On Scrabble Day, did you know that the game of Scrabble was originally called “It”
Alfred's Game

Here’s a fact for Scrabble Day (April 13th): Scrabble was originally called ‘It’.

It was invented in 1938 by an architect called Alfred Mosher Butts who’d lost his job in New York during the Depression.

Butts noticed that while ‘move’ games (like chess) and ‘number’ games (like bingo) had spawned many variations, ‘word’ games hadn’t moved beyond crosswords and anagrams.

To determine how many tiles there should be and how many points each letter should be worth, he calculated letter frequency on the front page of The New York Times, the New York Herald Tribune and The Saturday Evening Post.

The top 12 letters (e, t, a, o, i, n, s, h, r, d, l, u) account for 80% of all the letters we normally use. In 1934 he turned this knowledge into a new multi-player word game.
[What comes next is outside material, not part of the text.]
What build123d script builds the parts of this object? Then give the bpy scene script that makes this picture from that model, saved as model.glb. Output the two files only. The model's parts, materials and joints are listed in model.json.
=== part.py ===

For more than a decade he tweaked and tinkered with the rules while trying — and failing — to attract a corporate sponsor.

The Patent Office rejected his application not once, but twice, and on top of that, he couldn’t settle on a name.
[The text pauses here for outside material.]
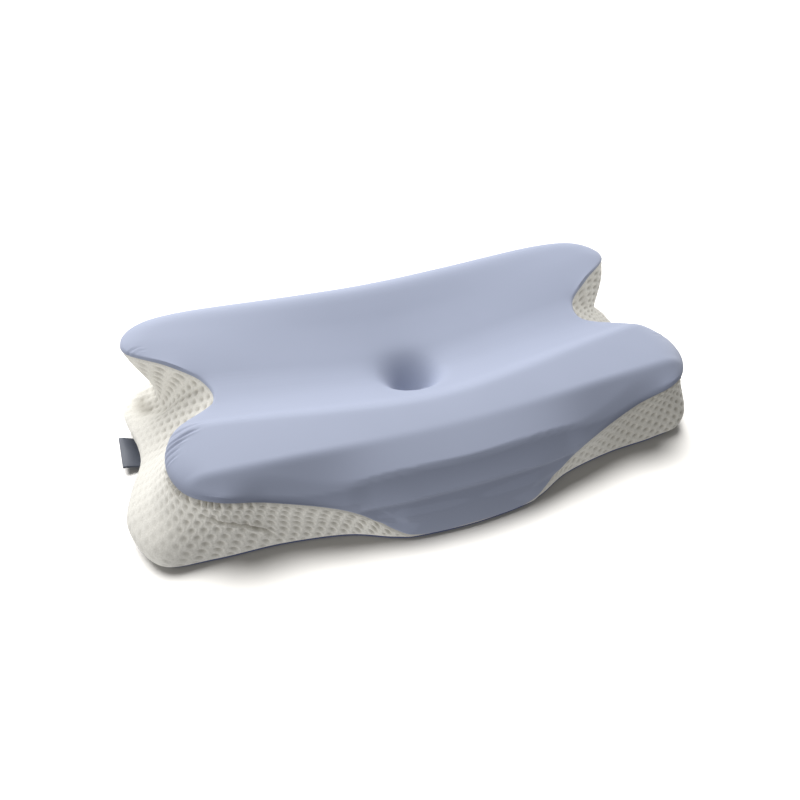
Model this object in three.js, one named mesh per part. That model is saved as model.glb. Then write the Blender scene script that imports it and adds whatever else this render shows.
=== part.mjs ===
// A butterfly-shaped foam pillow that eases snoring: one filled body in a knitted side cover,
// a smooth stretch-cloth panel over its top and down the front tongue, a thin base cloth
// and a small folded side tag.
// Millimetres, +X along the pillow's length, +Y to its rear edge, +Z up, resting on z = 0.
import * as THREE from "three";

// Cloth thicknesses and the clearance kept between separate pieces
const SHEET = 2.2;
const BASE_CLOTH = 2.0;
const GAP = 0.3;

// The sleeping surface. Each row is one line that runs from end to end across the top,
// from the rear edge to the front edge. y and z change from the middle to the pillow's
// ends, and soft is how widely the cloth rounds that line off.
const HALF_LENGTH = 300;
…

From “it”, he switched to “Lexiko,” then “Criss-Cross Words.”

It was a decade later that James Brunot, a young civil servant, asked Butts’ permission to register the patent.
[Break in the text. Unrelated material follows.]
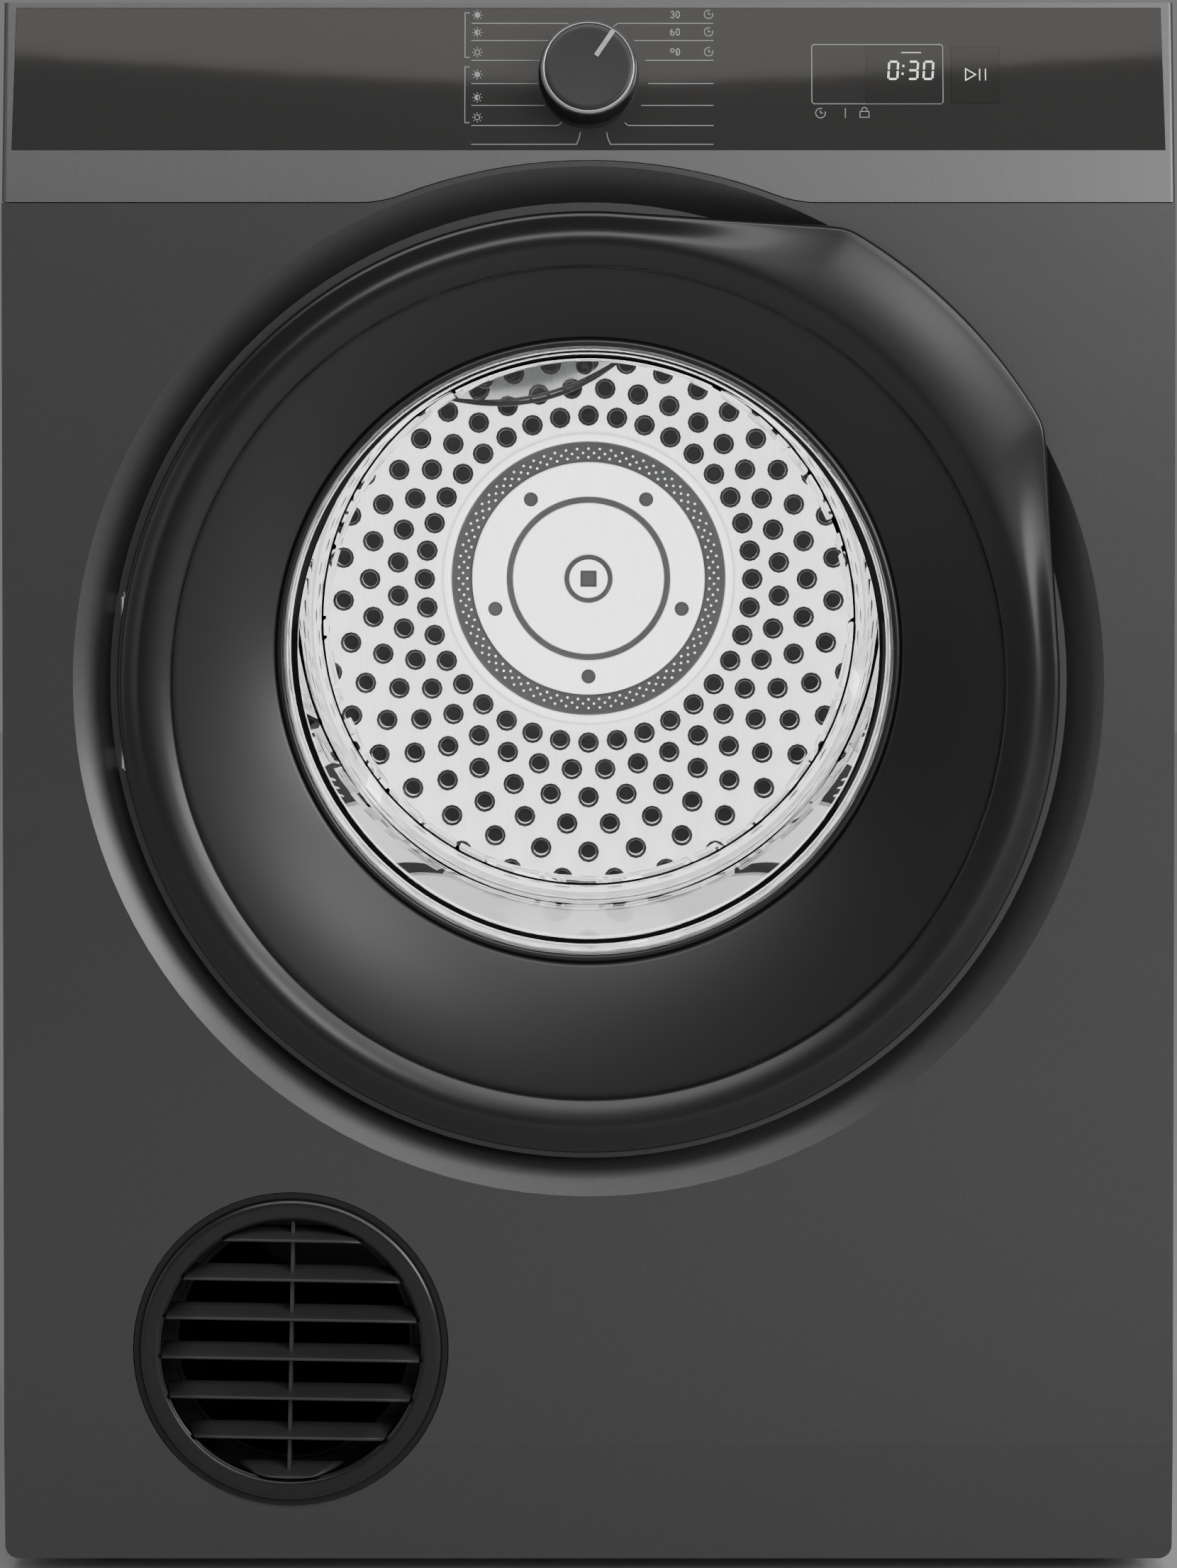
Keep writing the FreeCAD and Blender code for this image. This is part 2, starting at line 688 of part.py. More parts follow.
def ear_outline():
    """The grip: an arc further out, joined to the ring by two straight tangents."""
    radius, reach = float(ring_r), float(S["ear_radius"])

    def spot(length, angle):
        turn = math.radians(angle)
        return Vector(length * math.cos(turn), 0, length * math.sin(turn))

    low, high = spot(radius, 4), spot(radius, 86)
    near, far = spot(reach, 29.5), spot(reach, 60.5)
    arc = Part.Arc(near, spot(reach, 45), far).toShape()
    inner_arc = Part.Arc(high, spot(radius, 45), low).toShape()
    return Part.Wire([Part.LineSegment(low, near).toShape(), arc,
                      Part.LineSegment(far, high).toShape(), inner_arc])


def door_ring():
    y, z = float(front_y), float(door_z)
    ring = spun(RING, 0, y, z)
    proud = float(S["door_proud"])
    ear = Part.Face(ear_outline()).extrude(Vector(0, 4.5, 0))
    ear.translate(Vector(0, y - proud + 3.4, z))
    corners = [e for e in ear.Edges if e.BoundBox.YLength > 4
               and math.hypot(e.BoundBox.Center.x, e.BoundBox.Center.z - z) > float(ring_r) + 5]
    ear = ear.makeFillet(9, corners)
    bridge = spun([(float(ring_r) - 2.9, -proud + 6), (float(ring_r) + 0.6, -proud + 6),
                   (float(ring_r) + 0.6, -proud + 7.9), (float(ring_r) - 2.9, -proud + 7.9)],
                  0, y, z)
    wedge = ear.common(slab(0, 300, y - 30, y + 30, z, z + 300))
    ring = ring.fuse([wedge, bridge.common(slab(0, 300, y - 30, y + 30, z + 20, z + 300))])
    hinge = float(S["hinge_x"])
    groove = slab(-hinge - 12, -hinge + 7, y - 4.2, y + 20, z - 48, z + 48)
    return ring.cut(groove).removeSplitter()


shaped("door_ring", door_ring())

bead_y = 14


def door_funnel():
    y, z = float(front_y), float(door_z)
    lip = -float(S["door_proud"]) + 8.3
    near = (float(ring_in), y + lip, z)
    far = (float(porthole) + 3.5, y + bead_y, float(S["porthole_z"]))
    cone = funnel(near, far, 6)
    brim = spun([(float(ring_in), lip), (float(ring_r) - 10, lip), (float(ring_r) - 10, lip + 1.6),
                 (float(ring_in) + 1, lip + 1.6)], 0, y, z)
    bead = spun([(float(porthole) - 1, bead_y - 2), (float(porthole) + 8, bead_y - 2),
                 (float(porthole) + 8, bead_y + 4), (float(porthole) - 1, bead_y + 4)],
                0, y, float(S["porthole_z"]))
    hollow = Part.makeCone(float(porthole) + 3.4, float(porthole) + 1.4, 2,
                           Vector(0, y + bead_y - 2, float(S["porthole_z"])), Vector(0, 1, 0))
    return cone.fuse([brim, bead]).cut(hollow).removeSplitter()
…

Brunot registered the game as ‘Scrabble’a word meaning “to grope frantically” (from the Dutch “Schrabben”, to scrape or scratch).

He colored some of the squares pink and blue and put Butts on a small royalty.

The first Scrabble factory was an abandoned schoolhouse in rural Connecticut, where Brunot and several friends manufactured 12 games an hour.

It enjoyed modest commercial success until the head of Macy’s played it on his summer holiday in 1953: sales were transformed. In 1954 alone, four million sets were sold – the fastest take-off for a game ever.

Butts also invented a game similar to Scrabble called ‘Alfred’s other game’ – it was not a success.

Every April 13th is Scrabble Day.

 

H/T: Q.I.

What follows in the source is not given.